Information provided:
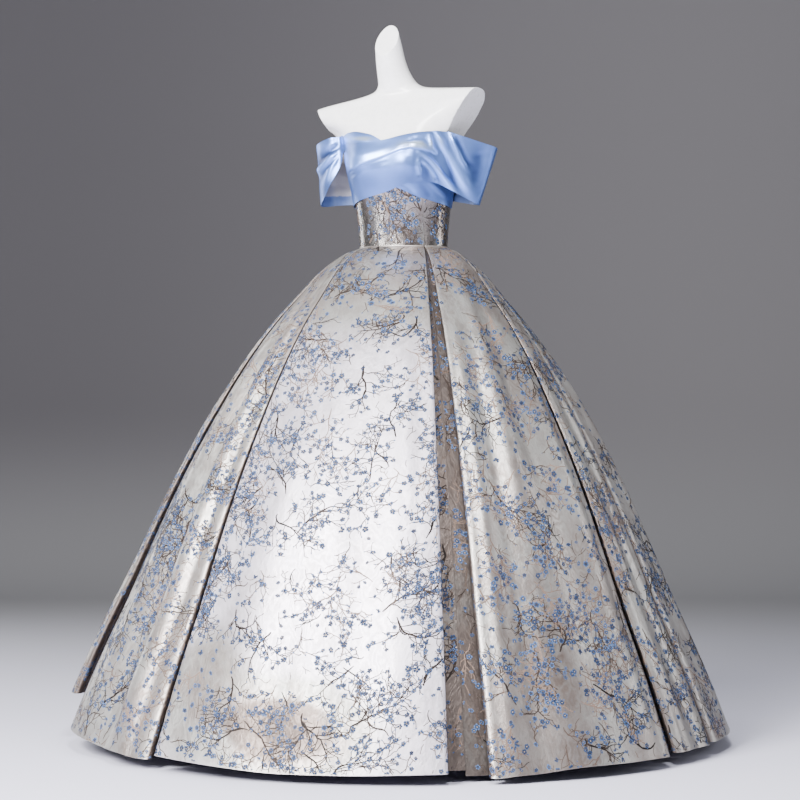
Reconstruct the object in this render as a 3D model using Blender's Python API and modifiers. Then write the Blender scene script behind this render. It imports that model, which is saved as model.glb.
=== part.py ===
"""Evening dress on a limbless dress form: satin drapes and off-the-shoulder sleeves over a boned
brocade bodice, and a floor-length ball skirt of nine gores set in deep box pleats.
Metres, Z up. The front of the dress faces -Y and the wearer's left is +X."""

import math

import bmesh
import bpy
from mathutils import Vector

# Driving sizes
WAIST_Z = 1.166
HEM_Z = 0.020
WAIST_A = 0.1060          # half width of the waist
WAIST_B = 0.0830          # half depth of the waist
HEM_R = 0.768             # radius of the skirt at the hem
GAP = 0.0003              # clearance between pieces
LAYER_GAP = 0.0010        # clearance where satin lies on a curved panel
BROCADE = 0.0015          # wall of the brocade
SATIN = 0.0012            # wall of the doubled satin
PLEAT_PITCH = 0.0024      # middle to middle of the pleat layers at the waist
STRAIGHT = 0.0030         # upright strip on each side of the waist seam
WAIST_OPENING = 0.0016    # half opening of a pleat at the waist, to the middle of its wall
WAIST_EDGE = 0.0011       # radius of a pleat's edge at the waist
SLIM_WAIST = 0.0090       # how far the form stays inside the bodice at the waist
SHOULDER_TILT = 0.085     # rise of the wearer's left shoulder per metre across
ZIP_WIDTH = 0.0050        # zip that fills the centre back seam
FORM_SIDES = 38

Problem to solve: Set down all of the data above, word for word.

Output for this task:
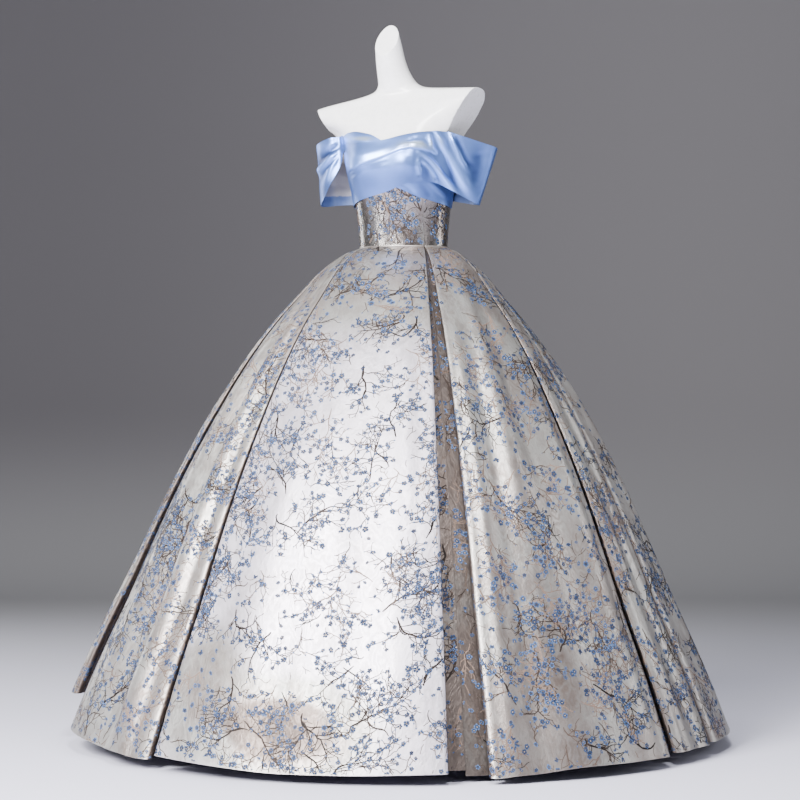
Reconstruct the object in this render as a 3D model using Blender's Python API and modifiers. Then write the Blender scene script behind this render. It imports that model, which is saved as model.glb.
=== part.py ===
"""Evening dress on a limbless dress form: satin drapes and off-the-shoulder sleeves over a boned
brocade bodice, and a floor-length ball skirt of nine gores set in deep box pleats.
Metres, Z up. The front of the dress faces -Y and the wearer's left is +X."""

import math

import bmesh
import bpy
from mathutils import Vector

# Driving sizes
WAIST_Z = 1.166
HEM_Z = 0.020
WAIST_A = 0.1060          # half width of the waist
WAIST_B = 0.0830          # half depth of the waist
HEM_R = 0.768             # radius of the skirt at the hem
GAP = 0.0003              # clearance between pieces
LAYER_GAP = 0.0010        # clearance where satin lies on a curved panel
BROCADE = 0.0015          # wall of the brocade
SATIN = 0.0012            # wall of the doubled satin
PLEAT_PITCH = 0.0024      # middle to middle of the pleat layers at the waist
STRAIGHT = 0.0030         # upright strip on each side of the waist seam
WAIST_OPENING = 0.0016    # half opening of a pleat at the waist, to the middle of its wall
WAIST_EDGE = 0.0011       # radius of a pleat's edge at the waist
SLIM_WAIST = 0.0090       # how far the form stays inside the bodice at the waist
SHOULDER_TILT = 0.085     # rise of the wearer's left shoulder per metre across
ZIP_WIDTH = 0.0050        # zip that fills the centre back seam
FORM_SIDES = 38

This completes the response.